■ Objective: The line containing "List this object's" marks the start; return it and every line after it in the listing below, exactly, through the last.

■ Input:
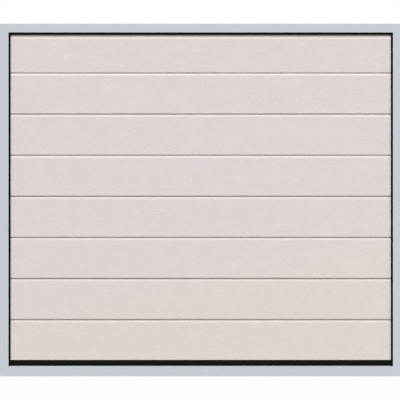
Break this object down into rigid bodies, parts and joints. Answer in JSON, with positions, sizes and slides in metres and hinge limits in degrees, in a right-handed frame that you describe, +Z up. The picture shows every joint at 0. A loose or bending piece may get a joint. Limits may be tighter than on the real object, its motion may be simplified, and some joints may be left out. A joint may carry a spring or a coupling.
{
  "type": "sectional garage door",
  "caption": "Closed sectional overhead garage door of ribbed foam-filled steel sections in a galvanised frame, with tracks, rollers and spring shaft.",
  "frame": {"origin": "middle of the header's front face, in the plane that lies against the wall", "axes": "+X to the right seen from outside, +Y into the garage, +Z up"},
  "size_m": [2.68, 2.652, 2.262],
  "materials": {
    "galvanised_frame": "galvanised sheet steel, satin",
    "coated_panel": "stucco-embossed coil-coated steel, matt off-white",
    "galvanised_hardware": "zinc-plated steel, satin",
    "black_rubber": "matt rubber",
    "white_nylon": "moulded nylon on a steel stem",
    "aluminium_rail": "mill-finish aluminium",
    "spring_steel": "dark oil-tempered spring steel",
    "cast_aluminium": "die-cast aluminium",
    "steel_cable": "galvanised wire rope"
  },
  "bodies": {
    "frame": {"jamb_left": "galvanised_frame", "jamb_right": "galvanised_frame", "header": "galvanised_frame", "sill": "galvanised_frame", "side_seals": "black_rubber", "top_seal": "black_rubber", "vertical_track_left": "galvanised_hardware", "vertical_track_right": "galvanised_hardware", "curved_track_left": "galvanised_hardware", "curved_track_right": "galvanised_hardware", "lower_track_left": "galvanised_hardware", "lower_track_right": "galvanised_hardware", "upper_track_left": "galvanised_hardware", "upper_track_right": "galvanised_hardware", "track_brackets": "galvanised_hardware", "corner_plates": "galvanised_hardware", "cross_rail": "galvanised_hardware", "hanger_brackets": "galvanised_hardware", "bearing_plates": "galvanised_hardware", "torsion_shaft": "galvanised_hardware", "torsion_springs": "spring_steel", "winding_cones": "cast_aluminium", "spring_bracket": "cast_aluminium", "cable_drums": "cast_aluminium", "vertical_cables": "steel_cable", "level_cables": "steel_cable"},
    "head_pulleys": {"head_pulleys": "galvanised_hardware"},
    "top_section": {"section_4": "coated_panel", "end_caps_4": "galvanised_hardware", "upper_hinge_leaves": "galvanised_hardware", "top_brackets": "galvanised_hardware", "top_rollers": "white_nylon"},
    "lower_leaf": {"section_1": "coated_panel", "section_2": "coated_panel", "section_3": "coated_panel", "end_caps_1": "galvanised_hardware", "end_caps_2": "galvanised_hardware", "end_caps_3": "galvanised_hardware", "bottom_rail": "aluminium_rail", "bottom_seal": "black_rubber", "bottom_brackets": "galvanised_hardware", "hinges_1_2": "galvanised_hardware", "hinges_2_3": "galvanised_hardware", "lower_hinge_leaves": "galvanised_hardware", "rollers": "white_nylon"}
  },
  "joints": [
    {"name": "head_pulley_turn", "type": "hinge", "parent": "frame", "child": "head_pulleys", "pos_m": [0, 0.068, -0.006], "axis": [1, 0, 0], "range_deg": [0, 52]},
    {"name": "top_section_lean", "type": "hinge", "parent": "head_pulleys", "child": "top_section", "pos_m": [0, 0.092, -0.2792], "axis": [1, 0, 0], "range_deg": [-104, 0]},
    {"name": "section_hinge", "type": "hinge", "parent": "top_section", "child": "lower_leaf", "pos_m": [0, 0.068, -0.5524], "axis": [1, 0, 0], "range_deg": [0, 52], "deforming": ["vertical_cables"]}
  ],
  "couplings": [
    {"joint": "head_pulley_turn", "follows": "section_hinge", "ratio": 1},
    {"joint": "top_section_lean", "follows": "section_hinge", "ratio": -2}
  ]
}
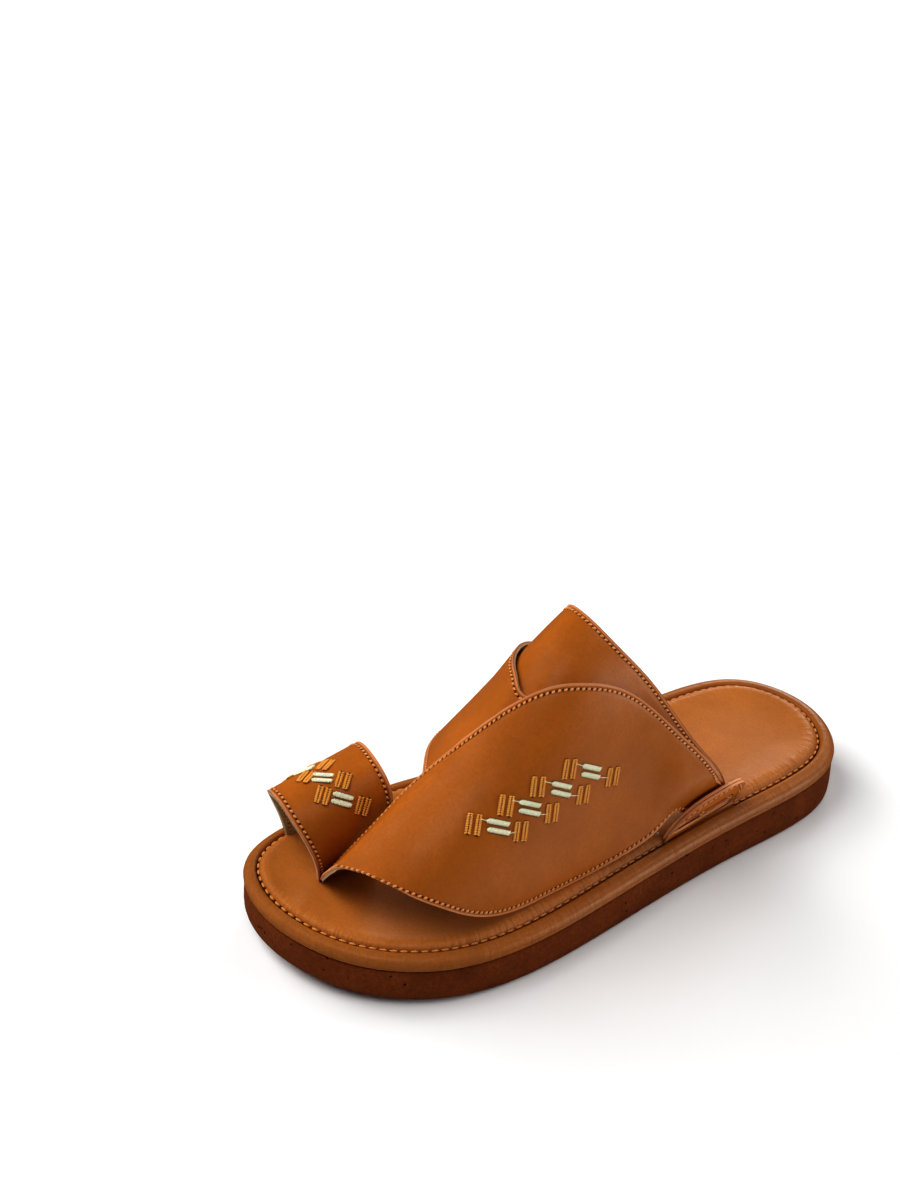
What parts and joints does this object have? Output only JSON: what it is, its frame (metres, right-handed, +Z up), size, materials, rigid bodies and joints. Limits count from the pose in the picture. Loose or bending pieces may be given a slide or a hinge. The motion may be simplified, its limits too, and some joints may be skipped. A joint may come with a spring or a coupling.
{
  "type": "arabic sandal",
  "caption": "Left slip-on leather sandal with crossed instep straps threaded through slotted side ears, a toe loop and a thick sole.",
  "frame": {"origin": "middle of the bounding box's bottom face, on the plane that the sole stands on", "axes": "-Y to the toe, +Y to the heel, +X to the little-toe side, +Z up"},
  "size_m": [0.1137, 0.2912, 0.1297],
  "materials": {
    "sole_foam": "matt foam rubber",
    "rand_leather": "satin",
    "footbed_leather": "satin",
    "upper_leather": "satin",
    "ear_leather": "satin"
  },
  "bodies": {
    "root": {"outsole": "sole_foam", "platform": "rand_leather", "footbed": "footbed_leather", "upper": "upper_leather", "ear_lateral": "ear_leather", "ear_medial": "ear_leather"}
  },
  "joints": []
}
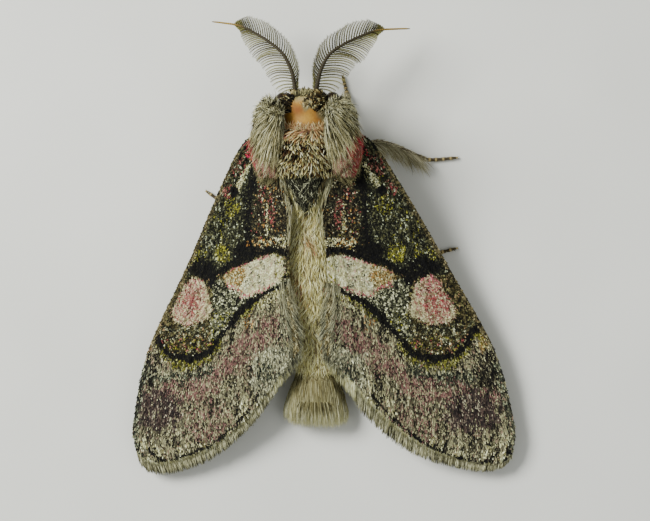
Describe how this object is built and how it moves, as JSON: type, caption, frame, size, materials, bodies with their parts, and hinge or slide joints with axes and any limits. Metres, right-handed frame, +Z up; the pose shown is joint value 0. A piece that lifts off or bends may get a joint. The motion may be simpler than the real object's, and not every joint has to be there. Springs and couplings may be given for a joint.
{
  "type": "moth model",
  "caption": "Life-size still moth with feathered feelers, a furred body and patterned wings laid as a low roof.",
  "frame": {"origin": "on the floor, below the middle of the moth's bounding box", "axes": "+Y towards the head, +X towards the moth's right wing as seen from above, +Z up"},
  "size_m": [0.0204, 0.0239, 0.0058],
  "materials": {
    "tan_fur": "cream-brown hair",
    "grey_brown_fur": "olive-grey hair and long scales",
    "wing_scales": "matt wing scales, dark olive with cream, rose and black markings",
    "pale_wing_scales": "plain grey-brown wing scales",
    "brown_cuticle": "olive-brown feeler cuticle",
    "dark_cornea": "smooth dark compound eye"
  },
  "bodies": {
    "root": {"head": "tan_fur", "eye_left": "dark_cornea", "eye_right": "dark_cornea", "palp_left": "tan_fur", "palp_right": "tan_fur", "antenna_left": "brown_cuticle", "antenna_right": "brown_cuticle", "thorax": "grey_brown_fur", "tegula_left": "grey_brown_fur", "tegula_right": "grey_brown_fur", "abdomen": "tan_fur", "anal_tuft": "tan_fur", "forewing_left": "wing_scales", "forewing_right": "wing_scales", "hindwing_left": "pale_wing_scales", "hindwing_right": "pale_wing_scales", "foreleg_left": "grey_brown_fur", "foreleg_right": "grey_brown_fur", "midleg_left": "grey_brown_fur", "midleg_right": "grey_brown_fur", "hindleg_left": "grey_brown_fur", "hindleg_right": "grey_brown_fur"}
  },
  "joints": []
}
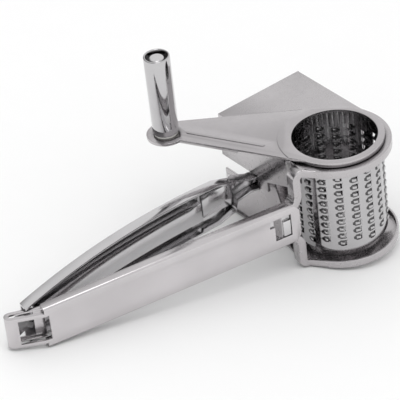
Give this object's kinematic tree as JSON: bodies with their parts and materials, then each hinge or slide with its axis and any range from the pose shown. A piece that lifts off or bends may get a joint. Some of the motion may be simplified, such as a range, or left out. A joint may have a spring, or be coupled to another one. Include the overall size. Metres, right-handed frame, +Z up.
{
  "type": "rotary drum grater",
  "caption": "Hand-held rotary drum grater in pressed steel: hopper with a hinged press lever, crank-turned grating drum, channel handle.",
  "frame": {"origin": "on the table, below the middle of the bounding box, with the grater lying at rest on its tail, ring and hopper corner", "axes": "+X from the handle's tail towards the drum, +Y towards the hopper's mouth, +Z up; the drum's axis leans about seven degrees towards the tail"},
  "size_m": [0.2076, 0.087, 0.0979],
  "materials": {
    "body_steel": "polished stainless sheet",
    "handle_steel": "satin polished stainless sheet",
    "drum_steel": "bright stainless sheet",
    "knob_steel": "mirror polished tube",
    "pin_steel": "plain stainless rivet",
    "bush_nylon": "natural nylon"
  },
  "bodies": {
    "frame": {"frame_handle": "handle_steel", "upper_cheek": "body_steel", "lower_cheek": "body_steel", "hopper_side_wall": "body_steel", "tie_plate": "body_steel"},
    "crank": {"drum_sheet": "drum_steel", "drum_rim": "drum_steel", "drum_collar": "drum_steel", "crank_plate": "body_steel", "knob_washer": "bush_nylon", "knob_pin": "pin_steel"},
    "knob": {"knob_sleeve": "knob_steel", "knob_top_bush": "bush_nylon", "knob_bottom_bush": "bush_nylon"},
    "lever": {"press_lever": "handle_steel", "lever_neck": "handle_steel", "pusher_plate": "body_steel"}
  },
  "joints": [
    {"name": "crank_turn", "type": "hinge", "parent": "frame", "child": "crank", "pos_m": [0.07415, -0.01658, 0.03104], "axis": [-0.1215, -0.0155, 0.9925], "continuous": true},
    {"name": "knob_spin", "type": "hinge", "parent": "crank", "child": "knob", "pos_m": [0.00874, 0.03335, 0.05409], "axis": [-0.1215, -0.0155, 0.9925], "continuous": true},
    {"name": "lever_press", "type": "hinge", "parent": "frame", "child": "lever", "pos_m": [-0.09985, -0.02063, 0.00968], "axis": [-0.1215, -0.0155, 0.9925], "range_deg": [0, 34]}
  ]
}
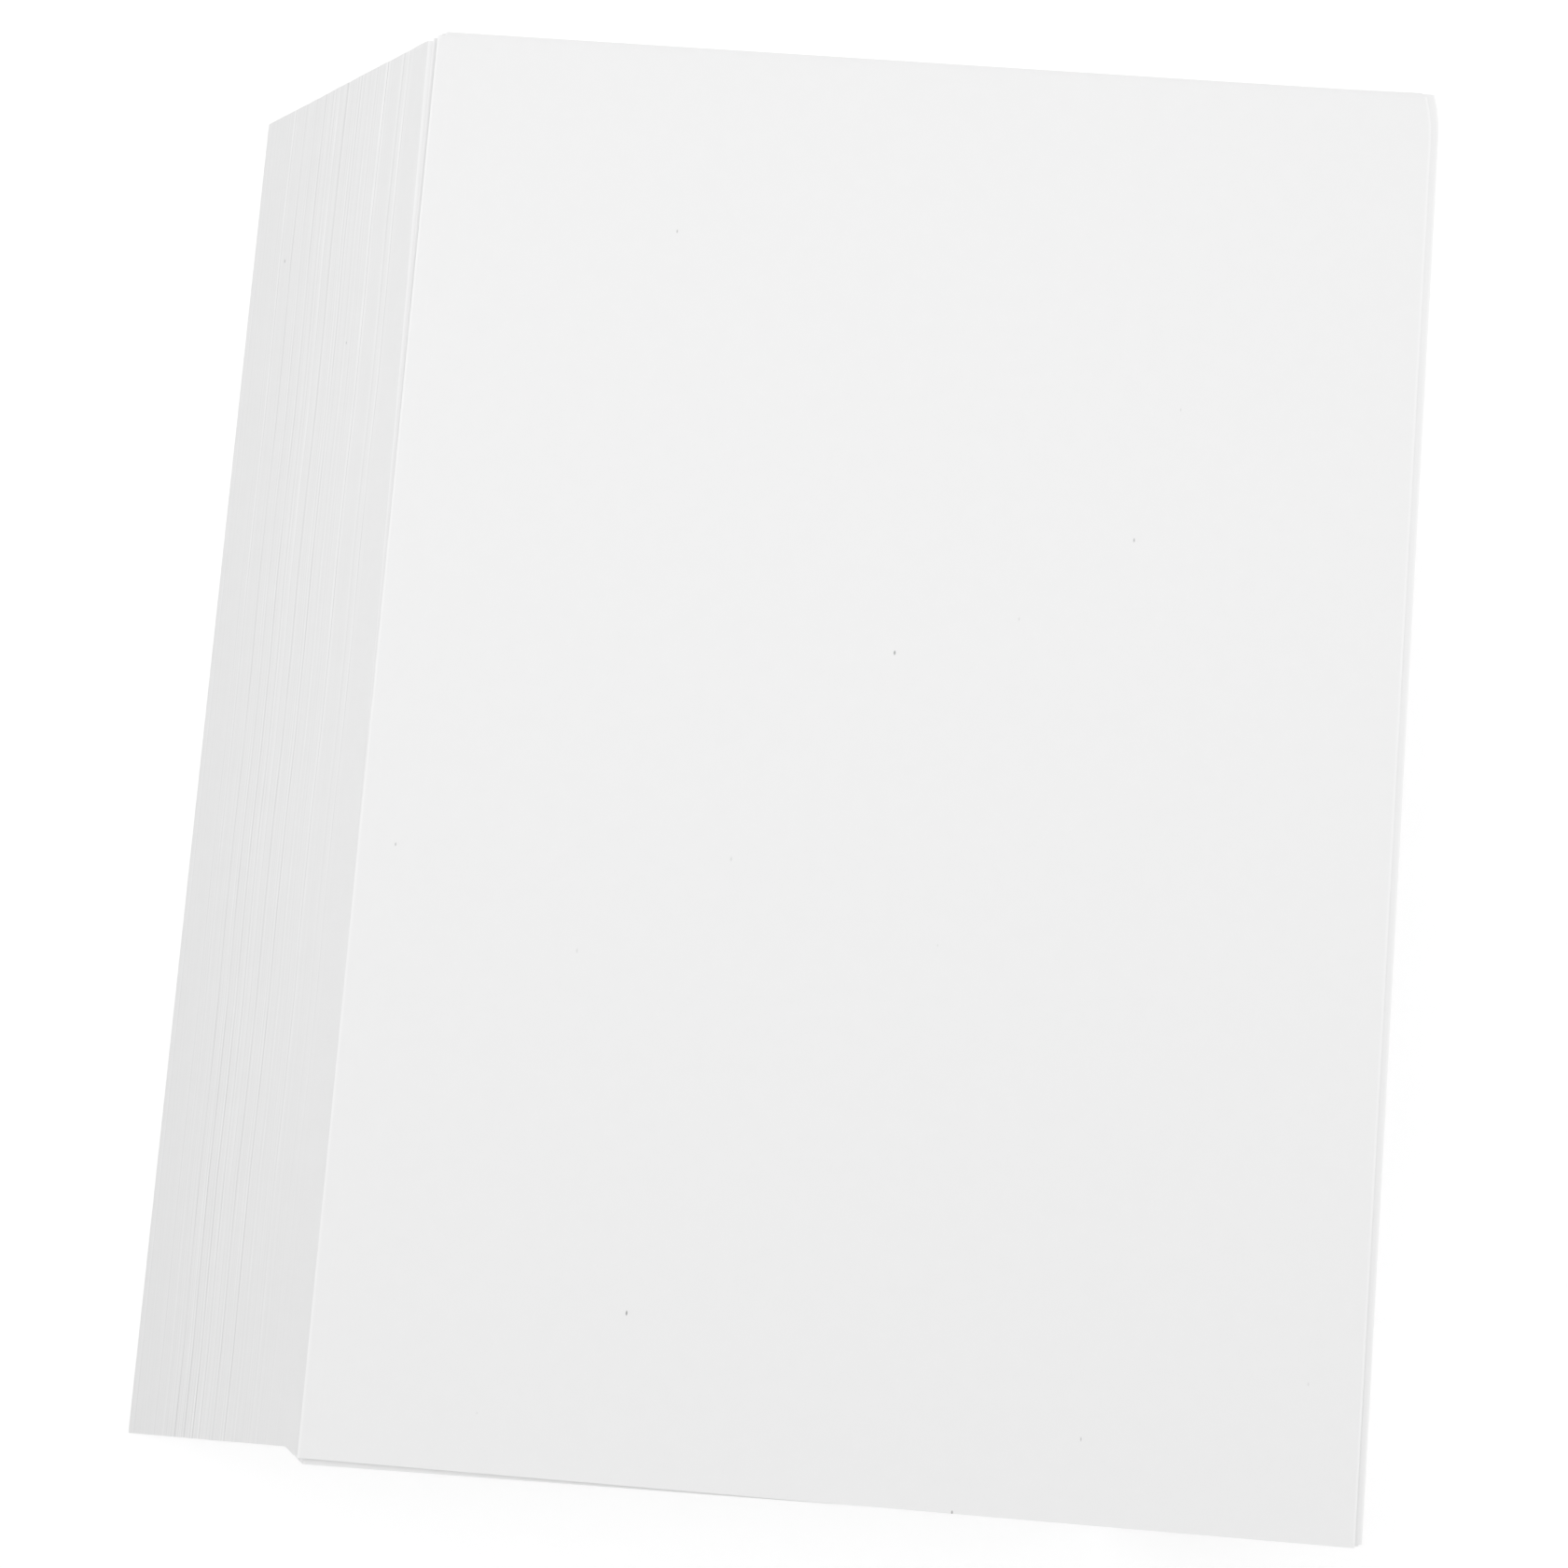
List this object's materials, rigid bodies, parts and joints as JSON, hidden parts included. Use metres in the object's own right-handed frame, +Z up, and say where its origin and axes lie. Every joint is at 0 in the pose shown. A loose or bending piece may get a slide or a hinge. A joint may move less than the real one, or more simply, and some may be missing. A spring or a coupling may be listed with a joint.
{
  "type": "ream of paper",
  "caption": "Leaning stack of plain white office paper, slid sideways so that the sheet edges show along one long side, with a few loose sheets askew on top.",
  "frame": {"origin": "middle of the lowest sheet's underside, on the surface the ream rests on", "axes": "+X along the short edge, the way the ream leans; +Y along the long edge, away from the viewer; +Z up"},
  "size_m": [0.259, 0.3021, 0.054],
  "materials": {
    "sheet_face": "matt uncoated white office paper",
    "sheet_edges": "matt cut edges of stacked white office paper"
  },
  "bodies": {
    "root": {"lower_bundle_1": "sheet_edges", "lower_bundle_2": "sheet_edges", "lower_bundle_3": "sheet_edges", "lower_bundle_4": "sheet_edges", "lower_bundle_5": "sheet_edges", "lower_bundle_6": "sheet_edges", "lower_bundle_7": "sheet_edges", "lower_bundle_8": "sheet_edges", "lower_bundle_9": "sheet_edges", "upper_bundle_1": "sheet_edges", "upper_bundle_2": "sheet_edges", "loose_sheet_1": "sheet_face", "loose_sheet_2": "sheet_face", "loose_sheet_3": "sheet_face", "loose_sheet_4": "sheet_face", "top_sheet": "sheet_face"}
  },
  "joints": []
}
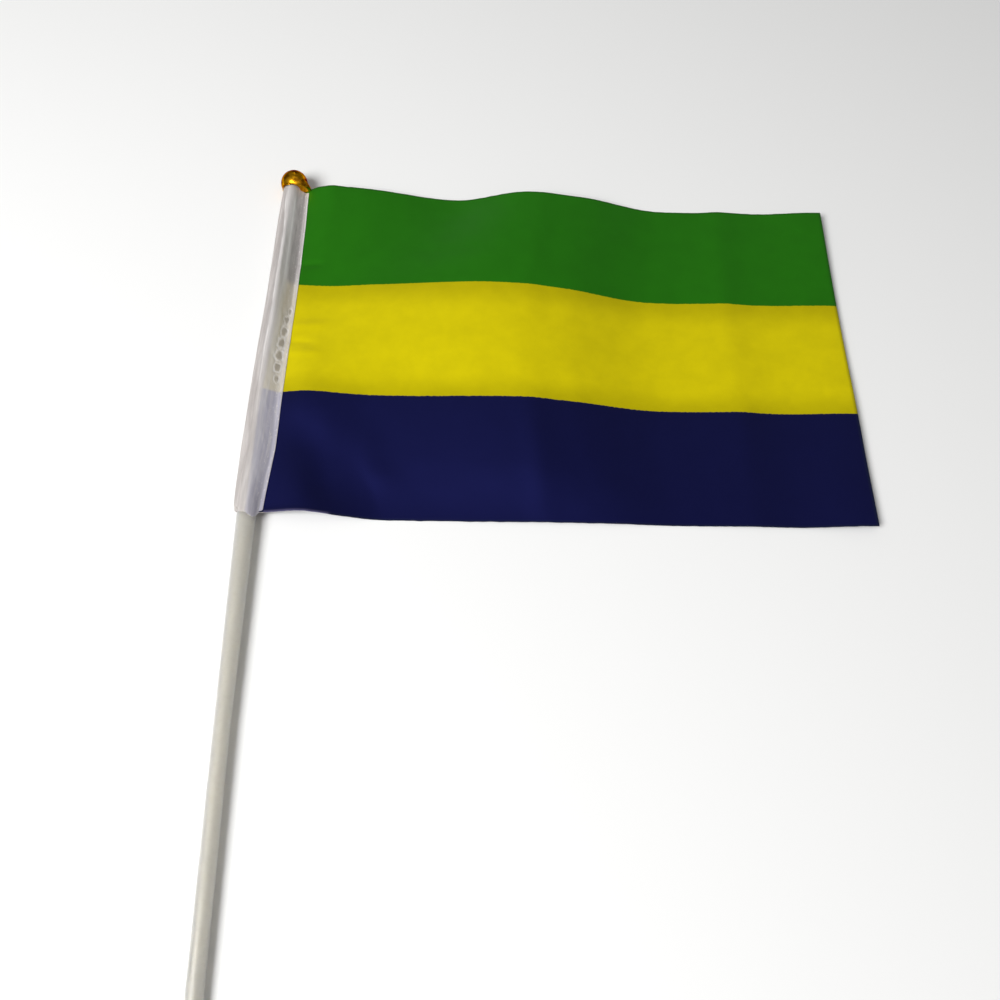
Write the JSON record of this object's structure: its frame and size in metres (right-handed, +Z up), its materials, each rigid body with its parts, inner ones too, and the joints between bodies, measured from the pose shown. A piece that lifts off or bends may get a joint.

■ Task output:
List this object's materials, rigid bodies, parts and joints as JSON, hidden parts included. Use metres in the object's own right-handed frame, +Z up, and say where its origin and axes lie. Every joint is at 0 in the pose shown. A loose or bending piece may get a slide or a hinge. A joint may move less than the real one, or more simply, and some may be missing. A spring or a coupling may be listed with a joint.
{
  "type": "ream of paper",
  "caption": "Leaning stack of plain white office paper, slid sideways so that the sheet edges show along one long side, with a few loose sheets askew on top.",
  "frame": {"origin": "middle of the lowest sheet's underside, on the surface the ream rests on", "axes": "+X along the short edge, the way the ream leans; +Y along the long edge, away from the viewer; +Z up"},
  "size_m": [0.259, 0.3021, 0.054],
  "materials": {
    "sheet_face": "matt uncoated white office paper",
    "sheet_edges": "matt cut edges of stacked white office paper"
  },
  "bodies": {
    "root": {"lower_bundle_1": "sheet_edges", "lower_bundle_2": "sheet_edges", "lower_bundle_3": "sheet_edges", "lower_bundle_4": "sheet_edges", "lower_bundle_5": "sheet_edges", "lower_bundle_6": "sheet_edges", "lower_bundle_7": "sheet_edges", "lower_bundle_8": "sheet_edges", "lower_bundle_9": "sheet_edges", "upper_bundle_1": "sheet_edges", "upper_bundle_2": "sheet_edges", "loose_sheet_1": "sheet_face", "loose_sheet_2": "sheet_face", "loose_sheet_3": "sheet_face", "loose_sheet_4": "sheet_face", "top_sheet": "sheet_face"}
  },
  "joints": []
}
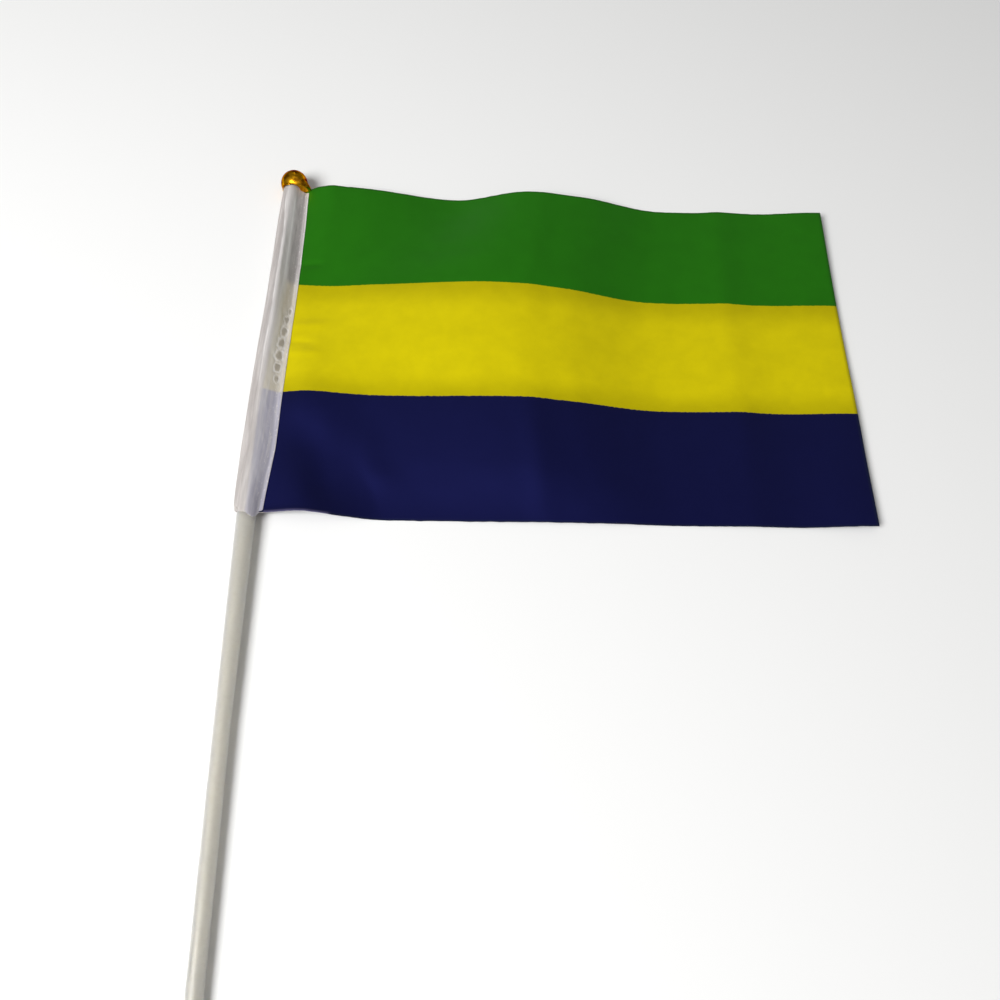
Write the JSON record of this object's structure: its frame and size in metres (right-handed, +Z up), its materials, each rigid body with its parts, inner ones too, and the joints between bodies, measured from the pose shown. A piece that lifts off or bends may get a joint.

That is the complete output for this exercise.